Base descriptor class

New object should override __set__(self, instance, value) method to check if ‘value’ meets required needs.

class gordo_core.validators.ValidDataProvider[source]#

Bases: BaseDescriptor

Descriptor for attributes requiring type gordo_core.data_providers.base.GordoBaseDataProvider

class gordo_core.validators.ValidDataset[source]#

Bases: BaseDescriptor

Descriptor for attributes requiring type gordo_core.base.GordoBaseDataset

class gordo_core.validators.ValidDatasetKwargs[source]#

Bases: BaseDescriptor

Descriptor for attributes requiring type gordo_core.base.GordoBaseDataset

class gordo_core.validators.ValidDatetime[source]#

Bases: BaseDescriptor

Descriptor for attributes requiring valid datetime.datetime attribute

class gordo_core.validators.ValidTagList[source]#

Bases: BaseDescriptor

Descriptor for attributes requiring a non-empty list of strings

Date partitions helper functions.

Todo

Move module gordo_core.data_providers.partition to gordo_core.partition

class gordo_core.data_providers.partition.MonthPartition(year: int, month: int)[source]#

Bases: object

month: int#
year: int#
class gordo_core.data_providers.partition.PartitionBy(value)[source]#

Bases: Enum

An enumeration.

MONTH = 'month'#
YEAR = 'year'#
classmethod find_by_name(name) PartitionBy | None[source]#
class gordo_core.data_providers.partition.YearPartition(year: int)[source]#

Bases: object

year: int#
gordo_core.data_providers.partition.split_by_partitions(partition_by: PartitionBy, start_period: datetime, end_period: datetime) Iterable[YearPartition | MonthPartition][source]#

Split time span by partitions

Parameters:
  • partition_by – Partition chunks size, either year or month.

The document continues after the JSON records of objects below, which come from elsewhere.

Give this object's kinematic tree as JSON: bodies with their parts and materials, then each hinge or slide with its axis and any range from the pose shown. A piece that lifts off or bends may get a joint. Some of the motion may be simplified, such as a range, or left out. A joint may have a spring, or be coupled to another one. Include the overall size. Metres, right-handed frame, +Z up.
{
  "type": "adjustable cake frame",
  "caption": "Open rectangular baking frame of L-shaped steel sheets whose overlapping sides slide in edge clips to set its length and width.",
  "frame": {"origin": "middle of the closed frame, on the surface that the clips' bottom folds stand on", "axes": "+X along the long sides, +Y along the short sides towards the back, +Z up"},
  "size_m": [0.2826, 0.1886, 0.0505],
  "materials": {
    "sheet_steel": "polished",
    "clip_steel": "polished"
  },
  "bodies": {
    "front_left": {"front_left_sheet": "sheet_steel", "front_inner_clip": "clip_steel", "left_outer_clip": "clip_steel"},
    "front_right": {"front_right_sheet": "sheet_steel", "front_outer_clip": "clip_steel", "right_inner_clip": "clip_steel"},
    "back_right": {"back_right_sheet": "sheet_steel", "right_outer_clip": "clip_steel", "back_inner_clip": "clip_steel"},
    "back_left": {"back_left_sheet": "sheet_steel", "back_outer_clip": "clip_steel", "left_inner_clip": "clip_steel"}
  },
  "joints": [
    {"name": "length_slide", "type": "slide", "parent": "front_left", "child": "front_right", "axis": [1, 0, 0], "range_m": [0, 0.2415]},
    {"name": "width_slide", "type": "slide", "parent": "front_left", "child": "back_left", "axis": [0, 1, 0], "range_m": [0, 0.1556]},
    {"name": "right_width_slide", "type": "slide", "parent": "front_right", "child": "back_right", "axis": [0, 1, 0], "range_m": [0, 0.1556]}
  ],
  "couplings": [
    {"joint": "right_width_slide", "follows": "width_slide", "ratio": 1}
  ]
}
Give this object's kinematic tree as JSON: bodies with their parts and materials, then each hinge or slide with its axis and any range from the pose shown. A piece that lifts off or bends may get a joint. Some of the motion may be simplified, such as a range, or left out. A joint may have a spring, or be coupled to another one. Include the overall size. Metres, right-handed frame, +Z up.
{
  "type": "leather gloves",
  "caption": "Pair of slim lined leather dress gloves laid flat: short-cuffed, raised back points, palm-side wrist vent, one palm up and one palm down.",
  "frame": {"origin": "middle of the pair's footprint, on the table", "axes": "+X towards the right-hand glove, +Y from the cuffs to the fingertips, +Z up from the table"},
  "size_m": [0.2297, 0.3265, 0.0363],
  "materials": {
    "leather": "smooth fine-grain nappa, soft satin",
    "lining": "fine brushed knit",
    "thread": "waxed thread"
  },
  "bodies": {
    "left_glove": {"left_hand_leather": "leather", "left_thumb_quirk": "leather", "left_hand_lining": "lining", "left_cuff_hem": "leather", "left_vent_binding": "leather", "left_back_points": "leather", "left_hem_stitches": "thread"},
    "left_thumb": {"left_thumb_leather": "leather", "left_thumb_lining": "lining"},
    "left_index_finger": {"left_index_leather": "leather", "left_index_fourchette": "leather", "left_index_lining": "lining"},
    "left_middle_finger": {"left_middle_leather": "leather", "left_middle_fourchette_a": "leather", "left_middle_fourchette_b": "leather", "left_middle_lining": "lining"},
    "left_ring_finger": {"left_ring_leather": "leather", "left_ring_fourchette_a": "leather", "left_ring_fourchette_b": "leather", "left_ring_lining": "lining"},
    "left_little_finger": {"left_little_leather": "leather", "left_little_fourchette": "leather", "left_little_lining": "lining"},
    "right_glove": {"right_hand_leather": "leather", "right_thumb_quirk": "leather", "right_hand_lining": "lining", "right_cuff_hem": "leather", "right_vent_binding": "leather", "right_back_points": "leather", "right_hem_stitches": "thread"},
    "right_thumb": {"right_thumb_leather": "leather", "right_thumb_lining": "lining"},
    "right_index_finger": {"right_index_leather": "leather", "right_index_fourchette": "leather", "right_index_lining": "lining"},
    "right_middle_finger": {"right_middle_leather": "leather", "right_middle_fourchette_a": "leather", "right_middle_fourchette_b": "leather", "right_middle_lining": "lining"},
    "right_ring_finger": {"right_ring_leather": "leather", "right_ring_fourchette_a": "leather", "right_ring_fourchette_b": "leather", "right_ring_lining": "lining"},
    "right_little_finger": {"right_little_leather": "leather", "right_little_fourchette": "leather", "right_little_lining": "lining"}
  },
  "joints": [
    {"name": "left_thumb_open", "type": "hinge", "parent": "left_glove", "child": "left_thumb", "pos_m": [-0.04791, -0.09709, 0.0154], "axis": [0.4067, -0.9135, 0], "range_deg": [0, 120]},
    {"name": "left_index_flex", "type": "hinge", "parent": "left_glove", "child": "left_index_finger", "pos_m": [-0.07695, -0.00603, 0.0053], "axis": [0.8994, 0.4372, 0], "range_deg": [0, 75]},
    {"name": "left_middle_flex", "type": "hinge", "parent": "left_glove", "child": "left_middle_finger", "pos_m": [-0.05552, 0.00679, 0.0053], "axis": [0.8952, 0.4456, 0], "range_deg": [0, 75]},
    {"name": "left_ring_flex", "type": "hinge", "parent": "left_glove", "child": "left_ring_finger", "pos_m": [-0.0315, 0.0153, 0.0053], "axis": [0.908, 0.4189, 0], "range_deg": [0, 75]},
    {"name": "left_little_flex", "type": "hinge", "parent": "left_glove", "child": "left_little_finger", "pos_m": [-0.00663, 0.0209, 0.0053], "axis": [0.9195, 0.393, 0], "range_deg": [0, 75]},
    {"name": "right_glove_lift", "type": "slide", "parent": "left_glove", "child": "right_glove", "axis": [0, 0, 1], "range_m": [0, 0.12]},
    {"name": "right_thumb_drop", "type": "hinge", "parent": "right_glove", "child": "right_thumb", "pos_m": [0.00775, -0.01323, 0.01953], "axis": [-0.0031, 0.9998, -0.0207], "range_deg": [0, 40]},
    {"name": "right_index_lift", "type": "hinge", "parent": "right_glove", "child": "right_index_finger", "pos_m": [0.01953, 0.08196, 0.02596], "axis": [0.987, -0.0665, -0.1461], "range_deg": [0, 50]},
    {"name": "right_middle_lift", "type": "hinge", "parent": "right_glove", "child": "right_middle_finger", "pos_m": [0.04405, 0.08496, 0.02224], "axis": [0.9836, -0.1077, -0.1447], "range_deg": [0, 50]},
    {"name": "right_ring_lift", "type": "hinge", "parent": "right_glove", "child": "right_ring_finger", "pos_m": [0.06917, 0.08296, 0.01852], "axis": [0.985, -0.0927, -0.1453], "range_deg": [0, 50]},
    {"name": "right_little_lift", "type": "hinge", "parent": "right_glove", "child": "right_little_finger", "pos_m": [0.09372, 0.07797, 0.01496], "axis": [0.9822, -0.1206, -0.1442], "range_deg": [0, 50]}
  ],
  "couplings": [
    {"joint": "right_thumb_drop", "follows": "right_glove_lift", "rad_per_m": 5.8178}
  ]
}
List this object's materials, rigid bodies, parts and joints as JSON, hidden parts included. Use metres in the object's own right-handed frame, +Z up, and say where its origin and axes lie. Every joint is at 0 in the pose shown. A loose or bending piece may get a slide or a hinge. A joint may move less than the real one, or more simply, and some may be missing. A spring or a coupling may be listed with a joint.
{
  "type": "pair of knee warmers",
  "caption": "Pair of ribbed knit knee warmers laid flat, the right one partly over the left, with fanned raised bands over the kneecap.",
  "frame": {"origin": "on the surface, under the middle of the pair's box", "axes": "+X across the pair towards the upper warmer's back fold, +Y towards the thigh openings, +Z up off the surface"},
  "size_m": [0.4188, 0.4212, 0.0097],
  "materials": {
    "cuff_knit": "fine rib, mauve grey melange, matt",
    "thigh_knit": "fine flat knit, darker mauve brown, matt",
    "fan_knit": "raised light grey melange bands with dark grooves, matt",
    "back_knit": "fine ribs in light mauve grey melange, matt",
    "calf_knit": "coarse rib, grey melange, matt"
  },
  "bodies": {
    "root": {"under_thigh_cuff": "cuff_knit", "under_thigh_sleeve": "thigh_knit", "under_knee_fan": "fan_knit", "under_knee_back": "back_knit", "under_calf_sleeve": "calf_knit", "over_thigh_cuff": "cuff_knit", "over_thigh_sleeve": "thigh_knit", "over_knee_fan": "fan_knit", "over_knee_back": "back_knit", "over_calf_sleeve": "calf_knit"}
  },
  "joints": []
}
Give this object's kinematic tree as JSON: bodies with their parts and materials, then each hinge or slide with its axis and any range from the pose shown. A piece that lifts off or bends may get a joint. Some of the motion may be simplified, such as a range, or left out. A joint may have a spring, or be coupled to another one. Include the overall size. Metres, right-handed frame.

  • start_period – First date of time span.

  • end_period – Last date of time span.

Data provider utils.

gordo_core.data_providers.utils.build_dir_path(storage: FileSystem, base_dir: str, field_values: Iterable[Tuple[str, str]]) str[source]#

Deprecated since version 0.3.0: Will be removed.

gordo_core.data_providers.utils.partition_dir_name(field: str, value: str)[source]#

Deprecated since version 0.3.0: Will be removed.